◆ What is asked:
Return the listing below in full, with every line exactly as it is.

◆ Entries:
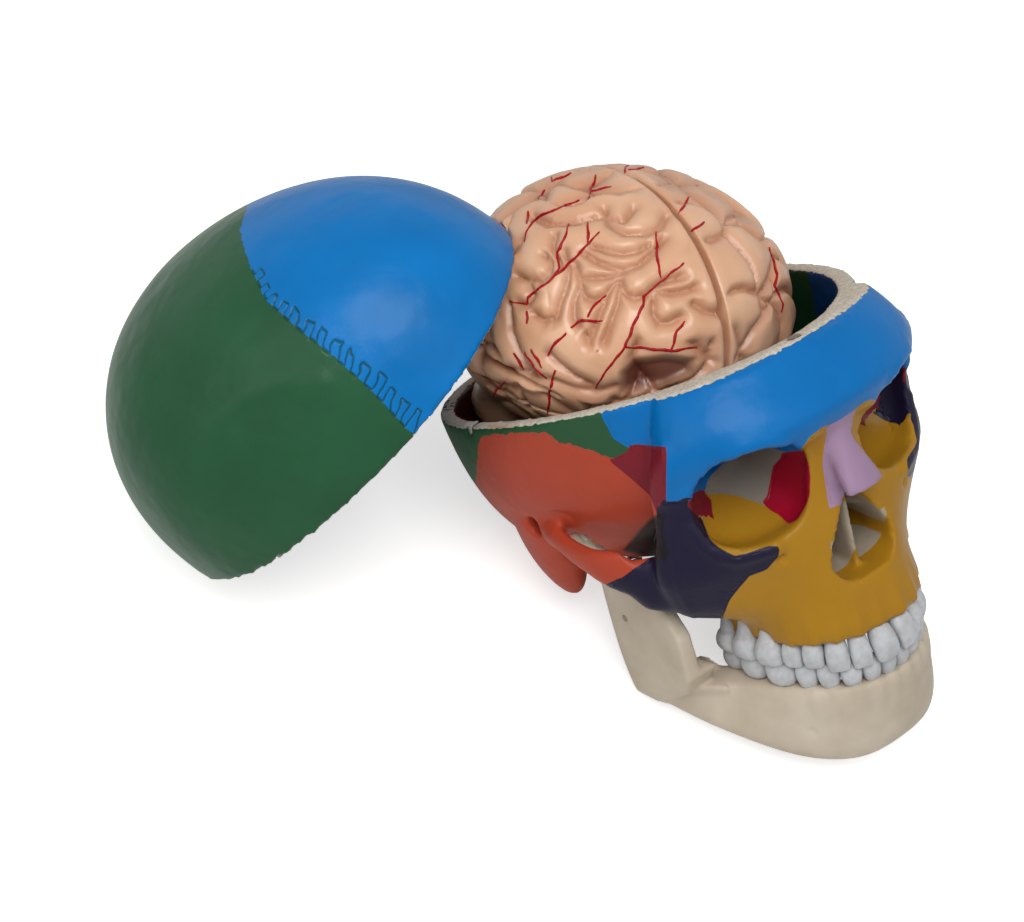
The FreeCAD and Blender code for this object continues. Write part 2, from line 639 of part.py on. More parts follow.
brain_height = cut_height + size["brain_rise_share"] * HOLLOW_EGG["under"]
brain_frame = FreeCAD.Placement(
    V(size["brain_x"], size["cut_centre_y"] + size["brain_y"], brain_height),
    FreeCAD.Rotation(V(0, 0, 1), size["brain_turn"])
    * FreeCAD.Rotation(V(1, 0, 0), size["brain_pitch"])
    * FreeCAD.Rotation(V(0, 1, 0), size["brain_roll"]))


BRAIN_EGG = {
    "half_width": size["brain_width_share"] * HOLLOW_EGG["half_width"],
    "front": size["brain_front_share"] * HOLLOW_EGG["front"],
    "rear": size["brain_rear_share"] * HOLLOW_EGG["rear"],
    "top": size["brain_top_share"] * HOLLOW_EGG["top"],
    "under": size["brain_under_share"] * HOLLOW_EGG["under"], "fullness": 1.0}


def furrow(egg, places, width, depth):
    """A tapering V groove in an egg, along places given in degrees round and up."""
    wires = []
    last = len(places) - 1
    for index, (around, above) in enumerate(places):
        crest = egg_point(egg, around, above)
        before = egg_point(egg, *places[max(index - 1, 0)])
        after = egg_point(egg, *places[min(index + 1, last)])
        normal = (egg_point(egg, around + 1, above) - egg_point(egg, around - 1, above)).cross(
            egg_point(egg, around, above + 1) - egg_point(egg, around, above - 1)).normalize()
        if normal.dot(crest) < 0:
            normal = normal * -1
        side = (after - before).cross(normal).normalize()
        taper = 0.55 if index in (0, last) else 1.0
        root = crest - normal * (depth * taper)
        top = crest + normal * depth
        half = width * taper
        wires.append(Part.makePolygon([root, top + side * half, top - side * half, root]))
    return Part.makeLoft(wires, True, True)


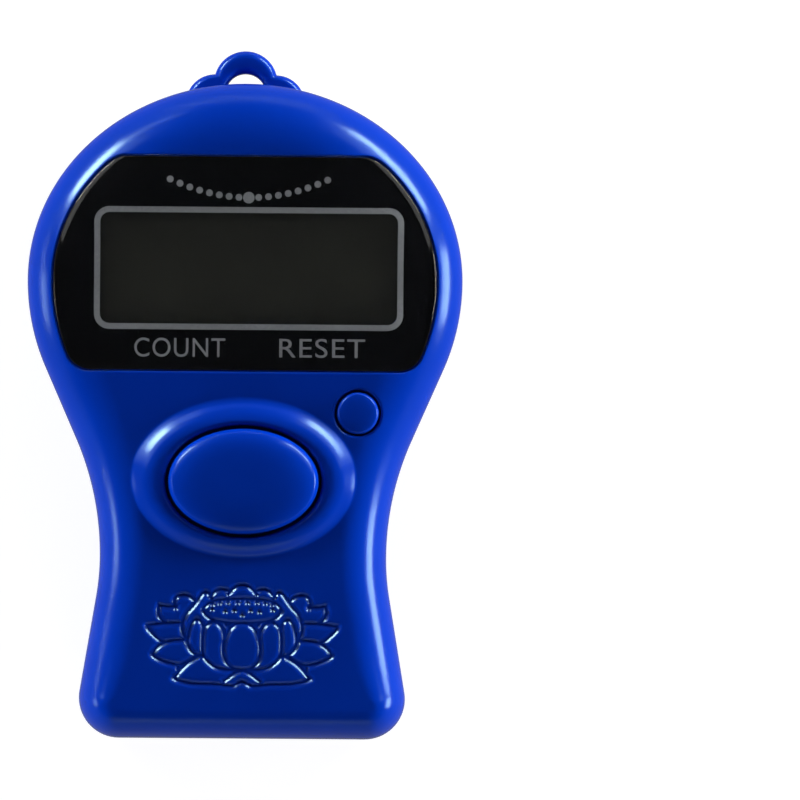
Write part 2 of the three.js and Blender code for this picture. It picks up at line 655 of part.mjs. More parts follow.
BOARD_SCREWS.forEach(([x, y], i) => {
  const { headR, headT, shaftR, tip } = BOARD_SCREW;
  add(`board_screw_${i + 1}`, screw(x, y, headR, BOARD.low - headT, BOARD.low, shaftR, tip), finish.steel);
});
CASE_SCREWS.forEach(([x, y], i) => {
  const { headR, low, seat, shaftR, tip } = CASE_SCREW;
  add(`case_screw_${i + 1}`, screw(x, y, headR, low, seat, shaftR, tip), finish.steel);
});
const { headR, low, seat, shaftR, tip } = DOOR_SCREW;
add('door_screw', screw(0, DOOR_SCREW.y, headR, low, seat, shaftR, tip), finish.steel);

export default counter;
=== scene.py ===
import math

import bmesh
import bpy
import numpy as np
from mathutils.geometry import delaunay_2d_cdt
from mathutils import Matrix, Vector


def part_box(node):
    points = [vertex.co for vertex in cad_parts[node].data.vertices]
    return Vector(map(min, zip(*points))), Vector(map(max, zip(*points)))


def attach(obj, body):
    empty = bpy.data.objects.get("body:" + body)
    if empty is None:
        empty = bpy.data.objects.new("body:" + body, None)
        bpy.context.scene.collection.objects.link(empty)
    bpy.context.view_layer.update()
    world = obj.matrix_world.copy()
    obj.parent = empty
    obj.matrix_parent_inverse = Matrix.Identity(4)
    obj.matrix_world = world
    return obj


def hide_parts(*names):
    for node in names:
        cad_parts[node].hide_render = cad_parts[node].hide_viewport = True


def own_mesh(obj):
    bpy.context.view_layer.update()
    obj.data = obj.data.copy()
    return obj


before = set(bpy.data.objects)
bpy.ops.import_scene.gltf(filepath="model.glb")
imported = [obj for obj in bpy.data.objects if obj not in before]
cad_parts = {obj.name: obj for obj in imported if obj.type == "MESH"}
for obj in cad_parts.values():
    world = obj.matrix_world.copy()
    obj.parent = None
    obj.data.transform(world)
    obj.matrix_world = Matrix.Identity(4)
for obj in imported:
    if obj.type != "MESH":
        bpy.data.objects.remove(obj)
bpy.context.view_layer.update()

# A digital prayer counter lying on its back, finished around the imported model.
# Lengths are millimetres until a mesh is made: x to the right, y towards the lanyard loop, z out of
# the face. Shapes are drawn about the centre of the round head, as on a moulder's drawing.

MM = 0.001


def node_box(node):
    """Lowest and highest corner of a frame node, in millimetres."""
    low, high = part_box(node)
    return np.array(low) / MM, np.array(high) / MM


# Places read from the frame
FRONT_LOW, FRONT_HIGH = node_box("front_shell")
HEAD_R = FRONT_HIGH[0]
CROWN = 18.6
HEAD_Y = FRONT_HIGH[1] - CROWN
BASE = FRONT_LOW[1] - HEAD_Y

# Case outline, as in the construction model
SHOULDER = math.radians(23.58)
WAIST = {"y": -26.0, "half": 13.5, "upper_r": 27.4, "lower_r": 22.7}
FLARE = math.radians(9.65)
CORNER = {"x": 11.57, "r": 3.8}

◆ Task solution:
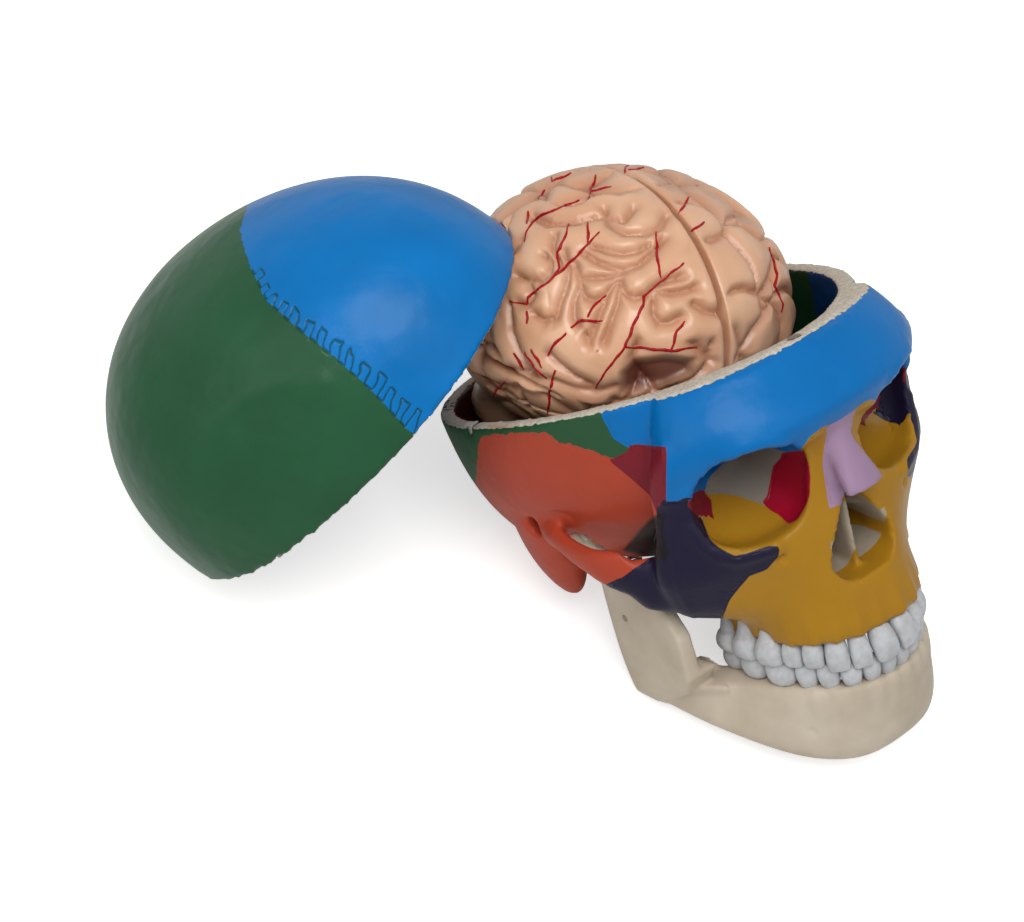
The FreeCAD and Blender code for this object continues. Write part 2, from line 639 of part.py on. More parts follow.
brain_height = cut_height + size["brain_rise_share"] * HOLLOW_EGG["under"]
brain_frame = FreeCAD.Placement(
    V(size["brain_x"], size["cut_centre_y"] + size["brain_y"], brain_height),
    FreeCAD.Rotation(V(0, 0, 1), size["brain_turn"])
    * FreeCAD.Rotation(V(1, 0, 0), size["brain_pitch"])
    * FreeCAD.Rotation(V(0, 1, 0), size["brain_roll"]))


BRAIN_EGG = {
    "half_width": size["brain_width_share"] * HOLLOW_EGG["half_width"],
    "front": size["brain_front_share"] * HOLLOW_EGG["front"],
    "rear": size["brain_rear_share"] * HOLLOW_EGG["rear"],
    "top": size["brain_top_share"] * HOLLOW_EGG["top"],
    "under": size["brain_under_share"] * HOLLOW_EGG["under"], "fullness": 1.0}


def furrow(egg, places, width, depth):
    """A tapering V groove in an egg, along places given in degrees round and up."""
    wires = []
    last = len(places) - 1
    for index, (around, above) in enumerate(places):
        crest = egg_point(egg, around, above)
        before = egg_point(egg, *places[max(index - 1, 0)])
        after = egg_point(egg, *places[min(index + 1, last)])
        normal = (egg_point(egg, around + 1, above) - egg_point(egg, around - 1, above)).cross(
            egg_point(egg, around, above + 1) - egg_point(egg, around, above - 1)).normalize()
        if normal.dot(crest) < 0:
            normal = normal * -1
        side = (after - before).cross(normal).normalize()
        taper = 0.55 if index in (0, last) else 1.0
        root = crest - normal * (depth * taper)
        top = crest + normal * depth
        half = width * taper
        wires.append(Part.makePolygon([root, top + side * half, top - side * half, root]))
    return Part.makeLoft(wires, True, True)


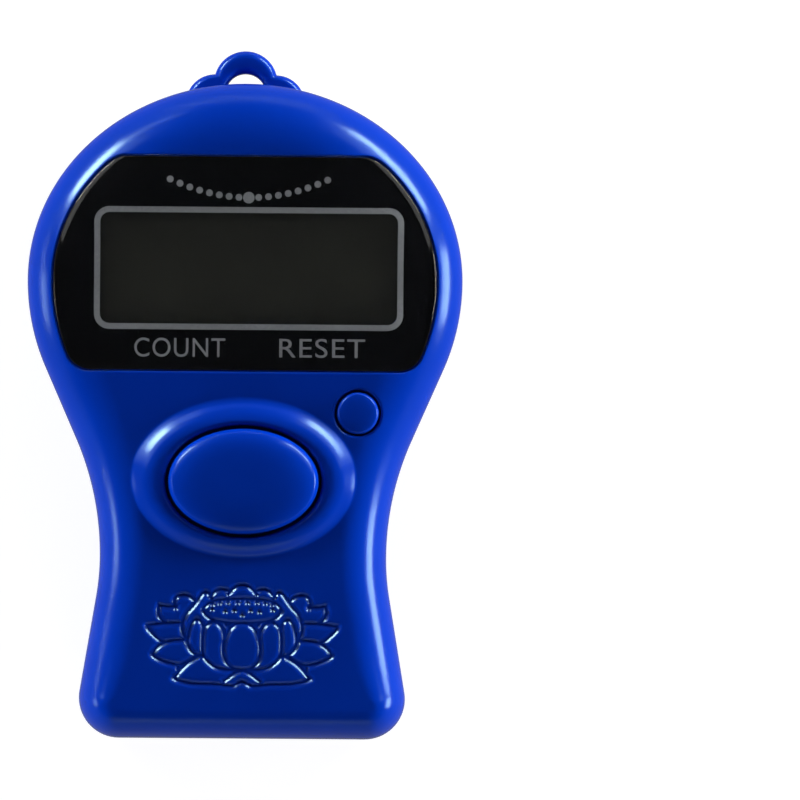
Write part 2 of the three.js and Blender code for this picture. It picks up at line 655 of part.mjs. More parts follow.
BOARD_SCREWS.forEach(([x, y], i) => {
  const { headR, headT, shaftR, tip } = BOARD_SCREW;
  add(`board_screw_${i + 1}`, screw(x, y, headR, BOARD.low - headT, BOARD.low, shaftR, tip), finish.steel);
});
CASE_SCREWS.forEach(([x, y], i) => {
  const { headR, low, seat, shaftR, tip } = CASE_SCREW;
  add(`case_screw_${i + 1}`, screw(x, y, headR, low, seat, shaftR, tip), finish.steel);
});
const { headR, low, seat, shaftR, tip } = DOOR_SCREW;
add('door_screw', screw(0, DOOR_SCREW.y, headR, low, seat, shaftR, tip), finish.steel);

export default counter;
=== scene.py ===
import math

import bmesh
import bpy
import numpy as np
from mathutils.geometry import delaunay_2d_cdt
from mathutils import Matrix, Vector


def part_box(node):
    points = [vertex.co for vertex in cad_parts[node].data.vertices]
    return Vector(map(min, zip(*points))), Vector(map(max, zip(*points)))


def attach(obj, body):
    empty = bpy.data.objects.get("body:" + body)
    if empty is None:
        empty = bpy.data.objects.new("body:" + body, None)
        bpy.context.scene.collection.objects.link(empty)
    bpy.context.view_layer.update()
    world = obj.matrix_world.copy()
    obj.parent = empty
    obj.matrix_parent_inverse = Matrix.Identity(4)
    obj.matrix_world = world
    return obj


def hide_parts(*names):
    for node in names:
        cad_parts[node].hide_render = cad_parts[node].hide_viewport = True


def own_mesh(obj):
    bpy.context.view_layer.update()
    obj.data = obj.data.copy()
    return obj


before = set(bpy.data.objects)
bpy.ops.import_scene.gltf(filepath="model.glb")
imported = [obj for obj in bpy.data.objects if obj not in before]
cad_parts = {obj.name: obj for obj in imported if obj.type == "MESH"}
for obj in cad_parts.values():
    world = obj.matrix_world.copy()
    obj.parent = None
    obj.data.transform(world)
    obj.matrix_world = Matrix.Identity(4)
for obj in imported:
    if obj.type != "MESH":
        bpy.data.objects.remove(obj)
bpy.context.view_layer.update()

# A digital prayer counter lying on its back, finished around the imported model.
# Lengths are millimetres until a mesh is made: x to the right, y towards the lanyard loop, z out of
# the face. Shapes are drawn about the centre of the round head, as on a moulder's drawing.

MM = 0.001


def node_box(node):
    """Lowest and highest corner of a frame node, in millimetres."""
    low, high = part_box(node)
    return np.array(low) / MM, np.array(high) / MM


# Places read from the frame
FRONT_LOW, FRONT_HIGH = node_box("front_shell")
HEAD_R = FRONT_HIGH[0]
CROWN = 18.6
HEAD_Y = FRONT_HIGH[1] - CROWN
BASE = FRONT_LOW[1] - HEAD_Y

# Case outline, as in the construction model
SHOULDER = math.radians(23.58)
WAIST = {"y": -26.0, "half": 13.5, "upper_r": 27.4, "lower_r": 22.7}
FLARE = math.radians(9.65)
CORNER = {"x": 11.57, "r": 3.8}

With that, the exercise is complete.